Science is very often taught badly, in that there is such a focus on the rules themselves that students never get the chance to integrate those rules into a working body of scientific knowledge. This leaves the student able to recall the rule or law by name, but not recall the rule when addressed with a problem that requires that rule in order to reach a solution. You cannot solve a useful scientific problem this way -- the only type of problem that can tell you explicitly which rules are required to solve it is a problem that has already been solved, and science is about creating new knowledge, not repeating the known ad nauseum.

A good course in science will instead train the student in identifying the characteristics of a problem domain and noticing patterns that relate to particular laws or rules: they will teach them how to select the appropriate rule for the given situation.

That, I contest, is the very same process we go through when we try to formulate an utterance. We have a bank of words and grammatical rules at our disposal, and we have to select the appropriate items from it to express the message that we want.

So language is a lot like science, and the objections typically raised against grammar teaching are systemic problems that also affect science teaching. It's a problem that the late, great Richard Feynman recounted in his memoir Surely You're Joking, Mr Feynman?, when he talks of his experience on sabbatical placement in Brazil. It's a problem that affects all education systems to a greater or lesser extent.
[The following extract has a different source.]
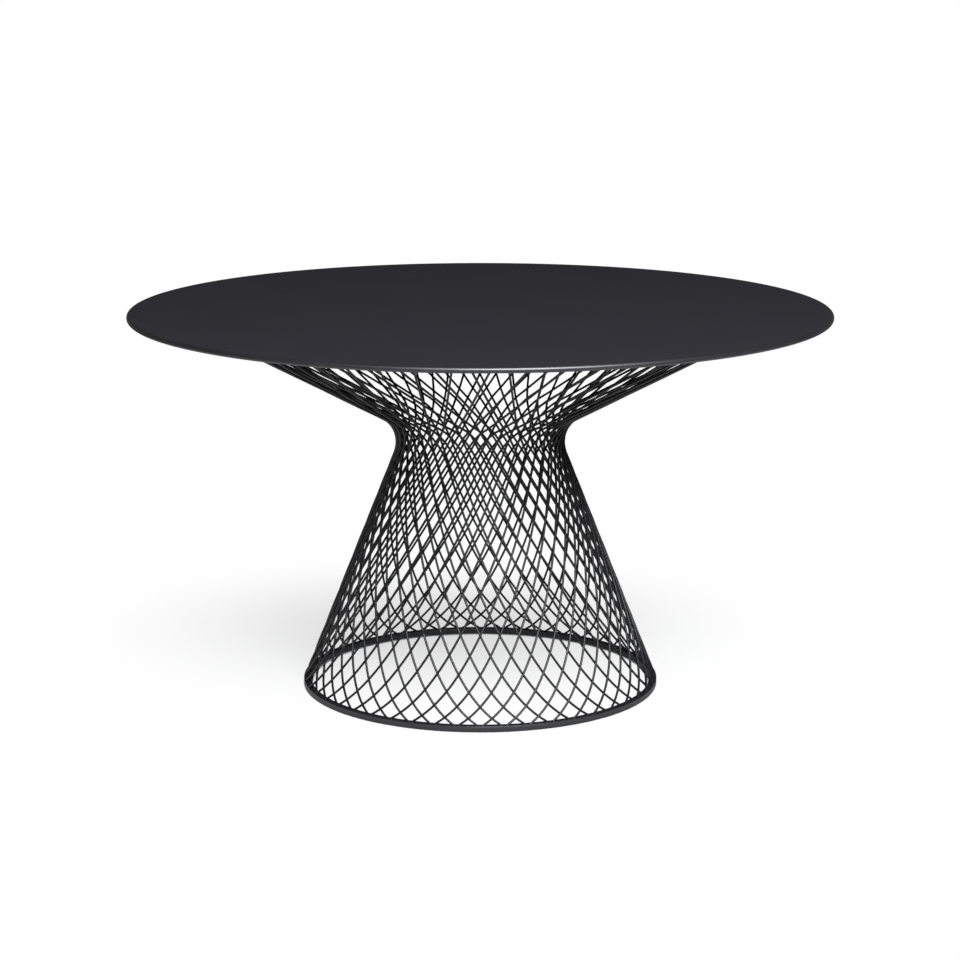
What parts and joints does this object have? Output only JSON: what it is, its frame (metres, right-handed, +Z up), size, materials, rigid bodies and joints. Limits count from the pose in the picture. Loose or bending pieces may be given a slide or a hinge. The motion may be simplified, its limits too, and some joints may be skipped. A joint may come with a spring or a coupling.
{
  "type": "round garden table",
  "caption": "Round garden table with a sheet steel top, rolled at the edge, on an hourglass basket of crossing steel wires that stands on a ring.",
  "frame": {"origin": "on the floor, under the middle of the round top", "axes": "+Z up; the table is the same from every side, and the picture looks along +Y, with +X to the right"},
  "size_m": [1.356, 1.356, 0.745],
  "materials": {
    "top_coating": "satin matt powder coat, dark anthracite",
    "base_coating": "satin powder coat, dark anthracite",
    "zinc_screws": "zinc plated",
    "glide_plastic": "moulded, matt"
  },
  "bodies": {
    "root": {"table_top": "top_coating", "rail_long": "base_coating", "rail_front": "base_coating", "rail_back": "base_coating", "tab_front": "base_coating", "tab_right": "base_coating", "tab_back": "base_coating", "tab_left": "base_coating", "top_ring": "base_coating", "wires_01": "base_coating", "wires_02": "base_coating", "wires_03": "base_coating", "wires_04": "base_coating", "wires_05": "base_coating", "wires_06": "base_coating", "wires_07": "base_coating", "wires_08": "base_coating", "wires_09": "base_coating", "wires_10": "base_coating", "wires_11": "base_coating", "wires_12": "base_coating", "wires_13": "base_coating", "wires_14": "base_coating", "wires_15": "base_coating", "wires_16": "base_coating", "wires_17": "base_coating", "wires_18": "base_coating", "wires_19": "base_coating", "wires_20": "base_coating", "wires_21": "base_coating", "wires_22": "base_coating", "wires_23": "base_coating", "wires_24": "base_coating", "bottom_ring": "base_coating", "screw_front": "zinc_screws", "screw_right": "zinc_screws", "screw_back": "zinc_screws", "screw_left": "zinc_screws", "glide_1": "glide_plastic", "glide_2": "glide_plastic", "glide_3": "glide_plastic", "glide_4": "glide_plastic", "glide_5": "glide_plastic", "glide_6": "glide_plastic", "glide_7": "glide_plastic", "glide_8": "glide_plastic"}
  },
  "joints": []
}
But the problem comes when reformers attempt to throw the baby out with the bathwater: "rules teaching has failed," they tell us, "so we need to do away with rules."

That, to me, is a ridiculous philosophy. How can you choose which rule to apply if you don't know what rules exist? How can you search for it if you don't know what it is?
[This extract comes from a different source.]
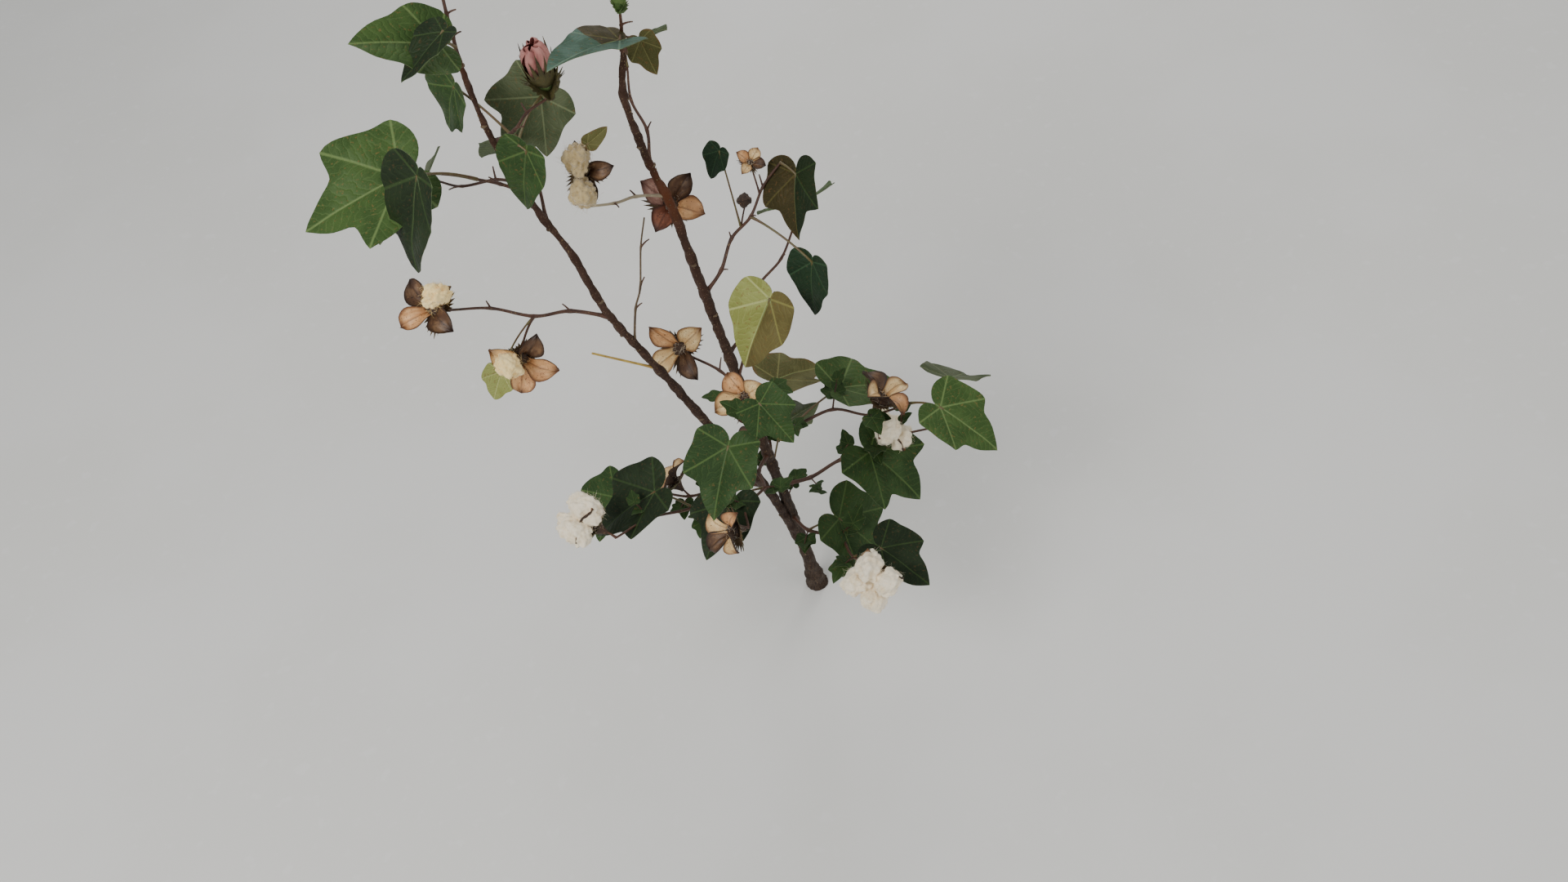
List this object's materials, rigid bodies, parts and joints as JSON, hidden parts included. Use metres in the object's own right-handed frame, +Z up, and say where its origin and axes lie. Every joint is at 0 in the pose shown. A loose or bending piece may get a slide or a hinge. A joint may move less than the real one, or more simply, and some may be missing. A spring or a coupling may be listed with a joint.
{
  "type": "cotton plant",
  "caption": "Cotton plant late in its season: a forked woody stem with sparse sprays of lobed leaves, open burs, lint locks, a furled pink flower and buds.",
  "frame": {"origin": "centre of the flat cut under the main stem, at ground level", "axes": "+Z up along the plant, +X towards the plant's right as the picture shows it, -Y towards the picture's camera"},
  "size_m": [0.4668, 0.3411, 0.7873],
  "materials": {
    "stem": "matt",
    "foliage": "matt"
  },
  "bodies": {
    "root": {"trunk": "stem", "bough_left": "stem", "spray_top": "foliage", "spray_left_lint": "foliage", "spray_upper_bur": "foliage", "spray_right_upper": "foliage", "spray_right_leaf": "foliage", "spray_back_bur": "foliage", "spray_front_upper": "foliage", "spray_right_middle": "foliage", "spray_right_low": "foliage", "spray_front_low": "foliage", "spray_front_middle": "foliage", "spray_back_low": "foliage", "spray_back_right": "foliage", "spray_back_upper": "foliage", "spray_left_tip": "foliage", "spray_left_fruiting": "foliage", "spray_left_leaves": "foliage", "spray_left_front": "foliage", "spray_left_back": "foliage", "spray_left_flower": "foliage", "spray_left_bare": "foliage", "spray_left_stalk": "foliage", "spray_left_low": "foliage", "spray_left_side": "foliage", "spray_left_far": "foliage"}
  },
  "joints": []
}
Let's be clear, I do not have to be able to recite the present tense endings of regular -ARE verbs in Latin in order to usefully "know" the rule, but that doesn't mean I shouldn't be taught them. I initially learned Spanish, for example, by the explicit teaching of the endings, and the explicit teaching of rules like 2s = 3s+"s" and 3p=3s+"n" (NB: this is my notation, not the way I was taught the rule!), and not by memorising the list of conjugations or a table. But that was still explicit teaching. I did not learn by osmosis, I did not learn by exposure, I did not learn by magic. I was told what my range of choices was, then given sufficient opportunities to make those decisions that I eventually could make the decision subconsciously.

18 October 2011

An unfunny joke


An Englishman, a German, an American and a guy from Barra walk into a bar.  "Tha Gàidhlig cho cudromach," says the Englishman [Gaelic is so important].  "Tha Gàidhlig cho sònraichte," says the German [special]. "Tha Gàidhlig cho breagha," says the American.  "I'm going for a slash," says the Barrach.

Not funny at all, I'm sure you'll agree, but you might not fully appreciate just how unfunny it truly is.  In order to understand it, though, you need to know that the Barrach is a native-speaking Gael.  So why did he speak in English?

It's something linguists like to call "divergence".  We use language to indicate social distance from, and proximity to, others.  When we speak like someone, we show variously agreement, respect or even affection.  I find my accent when speaking any foreign language varies depending on who I'm talking to, as I try to match them (particularly if it's someone I fancy).

The Barrach in the "joke" isn't rejecting Gaelic, then, but is indicating that he doesn't associate himself with the three foreigners.

What we have here is the core paradox of the current Gaelic revival.  While everyone says that the goal is for Gaelic to be considered normal in all contexts, the act of attempting to achieve this is actually making Gaelic into a far more self-conscious choice.  Gaelic is at risk of developing a sort of "personality" based on the feelings of the loudest advocates of the language, and therefore people who do not identify with this personality will therefore find themselves subconsciously pushing away from the language.

Well, I say "at risk", but I actually think that this is already the case in many parts of Scotland.  While not a statistically significant portion of the population, there is a reasonable number of native Gaels in Edinburgh.  Yet when there is a Gaelic-related event put on, it's often mostly the learners that turn up.  The natives will happily sit and talk to each other in their own language, but Gaelic in a public setting seems to be overly politicised for most to identify with.  (The association of Gaelic with nationalism has no real basis in fact - Gaelic is a language and is spoken by people of every political allegiance.)

The problem is that the domain of the well-meaning learner is stretching further and encroaching into the few remaining Gaelic heartlands.  Adult learners are gaining ever-increasing air-time on television and radio, as well as positions at all levels of Gaelic education.  Even several prominant members of the Scottish Government's Gaelic language agency are adult learners.  People are even being encouraged to learn Gaelic in order to teach in Gaelic medium schools, despite it being self-evident that the education available is insufficient to bring anyone close to a near-native model.

It is now often said that Gaelic's future is in the hands of the learners.  This is true, but it does not mean what it is supposed to mean.  We as learners cannot save Gaelic, but we do have the power to kill it within a generation.

If we want Gaelic to continue, then we must be humble.  We must accept that:
  1. we are not "Gaelic speakers", and we never will be;
  2. the books we study do not, in fact, contain "correct" Gaelic, but someone else's guess about what Gaelic is - the natives are the only real model worth following;
  3. Gaelic is not "ours" or "our heritage" - it belongs to the Gaels;
  4. and the most difficult of all: we shouldn't put ourselves forward as representatives of the language, either in a professional or amateur capacity.
In fact, I think it would be far more healthy if no-one even defined themselves as a "Gaelic learner", but instead as a "language learner".  Gaelic is a language, just like any other.  Learning another language or two will not only help you see this, but it will also actually improve your Gaelic.